The Caledonian Hotel at Portree may now be the Tongadale Hotel and sells two beers from the local Isle of Skye Brewery. Finally the Inn on the Garry looks like it is now the Invergarry Hotel selling Tetley Bitter.



Page 3


I'm not spending long on this one. Just to record that out of the 11 pubs mentioned, just five remain in operation today.





Pages 4 and 5

Page four is the Stagger we've already covered. On page five, I'll just mention the Travellers Call, the subject of the Pub Grub article. The Travellers was on Ashton Old Road in Openshaw, not far from the current junction with Alan Turing Way (the construction of which ultimately did for the pub).
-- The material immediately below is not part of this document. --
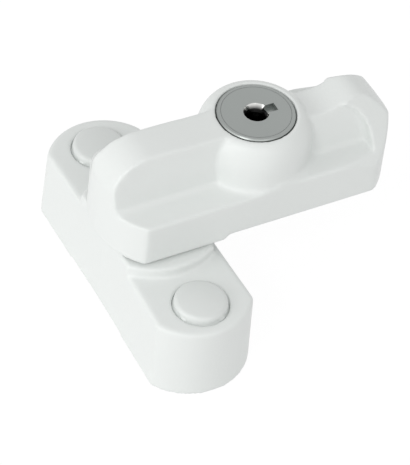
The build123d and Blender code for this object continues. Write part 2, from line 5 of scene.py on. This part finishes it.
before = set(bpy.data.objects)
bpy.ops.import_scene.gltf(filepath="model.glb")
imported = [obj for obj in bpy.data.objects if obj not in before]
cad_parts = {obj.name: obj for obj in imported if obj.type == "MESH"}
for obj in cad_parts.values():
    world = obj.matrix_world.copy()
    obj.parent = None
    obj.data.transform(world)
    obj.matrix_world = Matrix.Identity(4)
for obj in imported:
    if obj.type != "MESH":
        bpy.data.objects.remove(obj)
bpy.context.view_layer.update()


# The camera looks down on the near end of the base from its left, as in the photograph, and is
# turned a little about its own axis, as the photograph is.
def place_camera(azimuth, elevation, roll, shift, distance, sensor_width, lens):
    """The camera's own axes are worked out from its three angles: back points from the object to the
    camera, and right and up are turned about back by the roll. From the object's origin the camera
    stands at shift to the right and up, and at distance back."""
    back = Vector((
        math.sin(azimuth) * math.cos(elevation),
        -math.cos(azimuth) * math.cos(elevation),
        math.sin(elevation),
    ))
    level = Vector((math.cos(azimuth), math.sin(azimuth), 0))
    upward = back.cross(level)
    right = level * math.cos(roll) + upward * math.sin(roll)
    up = upward * math.cos(roll) - level * math.sin(roll)
    turn = Matrix((right, up, back)).transposed()
    data = bpy.data.cameras.new("camera")
    data.sensor_width = sensor_width
    data.lens = lens
    data.clip_start = 0.01
    camera = bpy.data.objects.new("camera", data)
    bpy.context.collection.objects.link(camera)
    camera.location = turn @ Vector((shift[0], shift[1], distance))
    camera.rotation_euler = turn.to_euler()
    bpy.context.scene.camera = camera


sensor_width = 36.0
photo_height = 465
focal_length_in_pixels = 3321.913
place_camera(
    azimuth=math.radians(-32.165),
    elevation=math.radians(46.271),
    roll=math.radians(7.274),
    shift=(0.010999, 0.008557),
    distance=0.585544,
    sensor_width=sensor_width,
    lens=focal_length_in_pixels * sensor_width / photo_height,
)


# The base and the arm are zinc alloy castings, cast in two halves and tumbled, under a white powder
# coat. The coat is sprayed on and baked, so it rounds every edge and keeps a faint skin like an
# orange's, with slow changes of tone where it lies thicker.
class Value:
    """One output of a node in a material. Sums with values add the Math nodes that work them out."""

    def __init__(self, finish, socket):
        self.finish = finish
        self.socket = socket

    def maths(self, operation, first, second):
        return self.finish.node("ShaderNodeMath", {"operation": operation}, {0: first, 1: second})

    def __add__(self, other):
        return self.maths("ADD", self, other)

    __radd__ = __add__

    def __rsub__(self, other):
        return self.maths("SUBTRACT", other, self)

    def __mul__(self, other):
        return self.maths("MULTIPLY", self, other)

    __rmul__ = __mul__

    def at_most(self, other):
        return self.maths("MINIMUM", self, other)

    def limited(self):
        """The value kept between 0 and 1."""
        return self.maths("MAXIMUM", self, 0.0).at_most(1.0)


class Finish:
    """One material, or the world's own, with one method that makes any node."""

    def __init__(self, name, owner=None):
        self.owner = owner or bpy.data.materials.new(name)
        self.owner.use_nodes = True
        self.tree = self.owner.node_tree
        self.tree.nodes.clear()

    def node(self, kind, settings=None, inputs=None, output=0):
        """Makes a node, gives it its settings first, then the values or links of its sockets. The
        answer is the named or numbered output as a value."""
        made = self.tree.nodes.new(kind)
        for name, setting in (settings or {}).items():
            setattr(made, name, setting)
        for name, given in (inputs or {}).items():
            if isinstance(given, Value):
                self.tree.links.new(given.socket, made.inputs[name])
            else:
                made.inputs[name].default_value = given
        return Value(self, made.outputs[output]) if made.outputs else None

    def place(self, centre=(0, 0, 0), scale=(1, 1, 1)):
        """Object coordinates, moved so that centre is at zero and then multiplied by scale."""
        spot = self.node("ShaderNodeTexCoord", output="Object")
        moved = self.node("ShaderNodeVectorMath", {"operation": "SUBTRACT"}, {0: spot, 1: centre})
        return self.node("ShaderNodeVectorMath", {"operation": "MULTIPLY"}, {0: moved, 1: scale})

    def noise(self, place, scale, detail=2.0):
        """A cloudy value about 0.5, with scale patches to the metre."""
        return self.node("ShaderNodeTexNoise", None, {"Vector": place, "Scale": scale, "Detail": detail})

    def blend(self, amount, first, second):
        """The colour that goes from first to second as amount goes from 0 to 1."""
        return self.node("ShaderNodeMix", {"data_type": "RGBA"}, {0: amount, 6: first, 7: second}, 2)

    def bump(self, height, strength, distance, onto=None):
        """The normal of a skin that stands out by height times distance, on top of another's normal."""
        inputs = {"Height": height, "Strength": strength, "Distance": distance}
        if onto is not None:
            inputs["Normal"] = onto
        return self.node("ShaderNodeBump", None, inputs)

    def surface(self, **sockets):
        """Puts the values into the shader's sockets of the same names and ends the material."""
        inputs = {name.replace("_", " "): given for name, given in sockets.items()}
        shader = self.node("ShaderNodeBsdfPrincipled", None, inputs)
        self.node("ShaderNodeOutputMaterial", None, {"Surface": shader})
        return self.owner


def darker(colour, share):
    return (colour[0] * share, colour[1] * share, colour[2] * share, 1)


def powder_coat(name, colour):
    finish = Finish(name)
    place = finish.place()
    cloud = finish.noise(place, scale=55.0, detail=3.0)
    peel = finish.noise(place, scale=1500.0)
    grain = finish.noise(place, scale=5200.0)
    skin = finish.bump(peel, strength=0.10, distance=0.0002)
    return finish.surface(
        Base_Color=finish.blend(cloud, darker(colour, share=0.98), colour),
        Roughness=0.33 + 0.08 * cloud + 0.06 * grain,
        Normal=finish.bump(grain, strength=0.05, distance=0.00005, onto=skin),
    )


def soften(name, square, passes):
    """A fine even net of squares is laid over the piece and relaxed, which rounds each edge by about
    two squares, as a coat or a mould does."""
    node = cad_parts[name]
    net = node.modifiers.new("net", "REMESH")
    net.mode = "VOXEL"
    net.voxel_size = square
    net.use_smooth_shade = True
    relax = node.modifiers.new("relax", "SMOOTH")
    relax.factor = 0.5
    relax.iterations = passes


def dress(names, material):
    """Puts the material in every slot of the named CAD nodes."""
    for name in names:
        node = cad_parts[name]
        if not node.data.materials:
            node.data.materials.append(material)
        for slot in node.material_slots:
            slot.material = material


castings = ["base_body", "arm_body"]
dress(castings, powder_coat("white_powder_coat", colour=(0.80, 0.825, 0.81, 1)))
for casting in castings:
    soften(casting, square=0.0003, passes=6)


# The two caps are injection moulded in white plastic, a little greyer and smoother than the coat,
# with the faint texture of the mould. They are pushed into the screw seats by hand.
def moulded_plastic(name, colour):
    finish = Finish(name)
    place = finish.place()
    cloud = finish.noise(place, scale=90.0)
    mould = finish.noise(place, scale=2600.0)
    return finish.surface(
        Base_Color=finish.blend(cloud, colour, darker(colour, share=0.98)),
        Roughness=0.30 + 0.08 * cloud,
        Normal=finish.bump(mould, strength=0.04, distance=0.0001),
    )


caps = ["screw_cap_near", "screw_cap_far"]
dress(caps, moulded_plastic("cap_plastic", colour=(0.74, 0.765, 0.75, 1)))
for cap in caps:
    soften(cap, square=0.00015, passes=2)


# The lock face and the plug in its middle are turned brass under a satin nickel plate. The tool
# leaves fine rings about the lock's axis. The mouth of the keyhole is polished smooth, and its colour
# is a painted reflection; further down the hole the colour is painted shade, darker with depth.
def turned_nickel(name, satin, bright, painted_hole_shade, lock_face, ring_width, funnel_radius, funnel_depth):
    """The rings are a wave of the distance from the upright axis through lock_face, the middle of the
    face. The funnel is where that distance is less than the funnel's radius, with a soft edge. Its colour
    is a painted reflection at the face, going into painted shade down to the funnel's depth."""
    finish = Finish(name)
    across = finish.place((lock_face[0], lock_face[1], 0), (1, 1, 0))
    radius = finish.node("ShaderNodeVectorMath", {"operation": "LENGTH"}, {0: across}, "Value")
    rings = finish.node("ShaderNodeMath", {"operation": "SINE"}, {0: radius * (2 * math.pi / ring_width)})
    uneven = finish.noise(finish.place(), scale=420.0, detail=3.0)
    cloud = finish.noise(finish.place(), scale=60.0)
    soft_edge = 0.00008
    funnel = ((funnel_radius - radius) * (1 / soft_edge)).limited()
    below = finish.place(lock_face, (0, 0, -1 / funnel_depth))
    depth = finish.node("ShaderNodeSeparateXYZ", None, {0: below}, "Z").limited()
    plate = finish.blend(cloud, satin, darker(satin, share=0.85))
    return finish.surface(
        # The keyhole's colour is painted light and shade: a painted reflection at its mouth, painted
        # shade deeper down.
        Base_Color=finish.blend(funnel, plate, finish.blend(depth, bright, painted_hole_shade)),
        Metallic=1.0,
        Roughness=(0.30 + 0.12 * uneven) * (1 - funnel) + 0.14 * funnel,
        Normal=finish.bump(rings * 0.5 + uneven, strength=0.08, distance=0.00002),
    )


nickel = turned_nickel(
    "satin_nickel",
    satin=(0.36, 0.38, 0.37, 1),
    # The keyhole's two colours: a painted reflection at its mouth and painted shade down the hole.
    bright=(0.88, 0.88, 0.86, 1),
    painted_hole_shade=(0.02, 0.02, 0.02, 1),
    lock_face=(0.0188, 0.0, 0.03495),
    ring_width=0.00016,
    funnel_radius=0.00226,
    funnel_depth=0.0009,
)
dress(["lock_housing", "lock_plug"], nickel)


# The pivot post, its nut and washers, the two plates, the small screws, the clip, the cam and the
# bolt are steel under a bright zinc plate, with faint marks of rolling and cutting. The pin in the
# keyhole is plated with nickel, as the lock is, and is coloured darker than the lock's plate.
def plated_steel(name, colour):
    finish = Finish(name)
    drawn = finish.noise(finish.place(scale=(0.2, 1, 1)), scale=1400.0, detail=3.0)
    spangle = finish.noise(finish.place(), scale=260.0)
    return finish.surface(
        Base_Color=finish.blend(spangle, colour, darker(colour, share=0.86)),
        Metallic=1.0,
        Roughness=0.28 + 0.16 * spangle,
        Normal=finish.bump(drawn, strength=0.1, distance=0.00003),
    )


dress(
    [
        "pivot_post", "flat_washer", "spring_washer", "pivot_nut", "keeper_plate", "keeper_screws",
        "lock_cover", "cover_screws", "housing_clip", "plug_washer", "lock_cam", "locking_bolt",
    ],
    plated_steel("bright_zinc_plate", colour=(0.62, 0.63, 0.65, 1)),
)
dress(["key_pin"], plated_steel("dull_nickel_plate", colour=(0.30, 0.31, 0.31, 1)))


# The friction washer lies on the hub of the base, and the arm turns on it. It is punched from a
# sheet of natural nylon, which has the same faint skin as the caps.
dress(["friction_washer"], moulded_plastic("natural_nylon", colour=(0.78, 0.77, 0.70, 1)))


# The floor is a pale sheet that looks white to the camera and in reflections, and takes the faintest
# shadow of the stopper.
def in_sight(finish):
    """1 for a ray of the camera, of a reflection or through glass, and 0 for a ray of the light."""
    seen = finish.node("ShaderNodeLightPath", output="Is Camera Ray")
    mirrored = finish.node("ShaderNodeLightPath", output="Is Glossy Ray")
    through = finish.node("ShaderNodeLightPath", output="Is Transmission Ray")
    return (seen + mirrored + through).at_most(1.0)


def pale_floor(name, half, level, paper_colour, white_strength, white_share):
    """What the camera and the reflections see is the white by its share, and paper for the rest."""
    corners = [(-half, -half, level), (half, -half, level), (half, half, level), (-half, half, level)]
    mesh = bpy.data.meshes.new(name)
    mesh.from_pydata(corners, [], [(0, 1, 2, 3)])
    sheet = bpy.data.objects.new(name, mesh)
    bpy.context.collection.objects.link(sheet)
    finish = Finish(name)
    paper = finish.node("ShaderNodeBsdfDiffuse", None, {"Color": paper_colour})
    glow = {"Color": (1, 1, 1, 1), "Strength": white_strength}
    white = finish.node("ShaderNodeEmission", None, glow)
    shown = in_sight(finish) * white_share
    mixed = finish.node("ShaderNodeMixShader", None, {0: shown, 1: paper, 2: white})
    finish.node("ShaderNodeOutputMaterial", None, {"Surface": mixed})
    mesh.materials.append(finish.owner)


pale_floor(
    "floor",
    half=3.0,
    level=-0.00005,
    paper_colour=(0.85, 0.85, 0.85, 1),
    white_strength=1.06,
    white_share=0.88,
)


# The light is that of a white room, with a small soft key lamp on the left in front, a larger one
# low on the left and another in front.
def soft_lamp(name, towards, size, power):
    """A square lamp at lamp_distance in the direction towards, seen from the middle of the stopper."""
    middle = Vector((0.012, 0, 0.02))
    lamp_distance = 0.9
    data = bpy.data.lights.new(name, "AREA")
    data.shape = "SQUARE"
    data.size = size
    data.energy = power
    lamp = bpy.data.objects.new(name, data)
    bpy.context.collection.objects.link(lamp)
    direction = Vector(towards).normalized()
    lamp.location = direction * lamp_distance + middle
    lamp.rotation_euler = direction.to_track_quat("Z", "Y").to_euler()


soft_lamp("low_left_lamp", towards=(-0.966, 0, 0.259), size=0.5, power=2.2)
soft_lamp("key_lamp", towards=(-0.623, -0.405, 0.669), size=0.2, power=1.27)
soft_lamp("front_lamp", towards=(-0.071, -0.816, 0.574), size=0.5, power=0.85)

room_light = 0.635
room = Finish("room", bpy.data.worlds.new("room"))
room_glow = room_light + (1 - room_light) * in_sight(room)
walls = room.node("ShaderNodeBackground", None, {"Color": (1, 1, 1, 1), "Strength": room_glow})
room.node("ShaderNodeOutputWorld", None, {"Surface": walls})
bpy.context.scene.world = room.owner
bpy.context.scene.view_settings.view_transform = "Standard"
As you can see it became a free house and flowered for a while (it certainly got itself a local Pub of the Month award).



I think the main point of all this is the location on Ashton Old Road in Openshaw. Back in the day there was a huge number of pubs on or near Ashton Old Road (so much so that when we started planning the Stagger programme, three were needed to cover them all). While these Archive blog posts have covered much of East Manchester, none have really looked at Openshaw so perhaps a very long post, combining some of the articles and reviewing the fate of all those pubs might be an interesting exercise.


As for the Travellers Call, the October 1990 edition of Opening Times records its closure while the following year the demolition is noted.



Page 6


Again, bits of Pub News. The Houldsworth still trades but sells no cask beer while the Union is also still with us and, as Robinsons tied house very much does sell cask beer. The Crown on Heaton Lane has been something of a cask flagship ever since the Boddington Pub Co turned it into one of their ale houses. At one stage it had a house beer, Green Bullet, produced by Brendan Dobbin at his West Coast Brewery. It's still a free house, now owned by Red Oak Taverns, and is 'to let' but still open and trading.



The only casualty has been Robinsons' Unity which they first 'mothballed' in March 2012 , subsequently selling it off. It's been converted into (what must be very small) flats.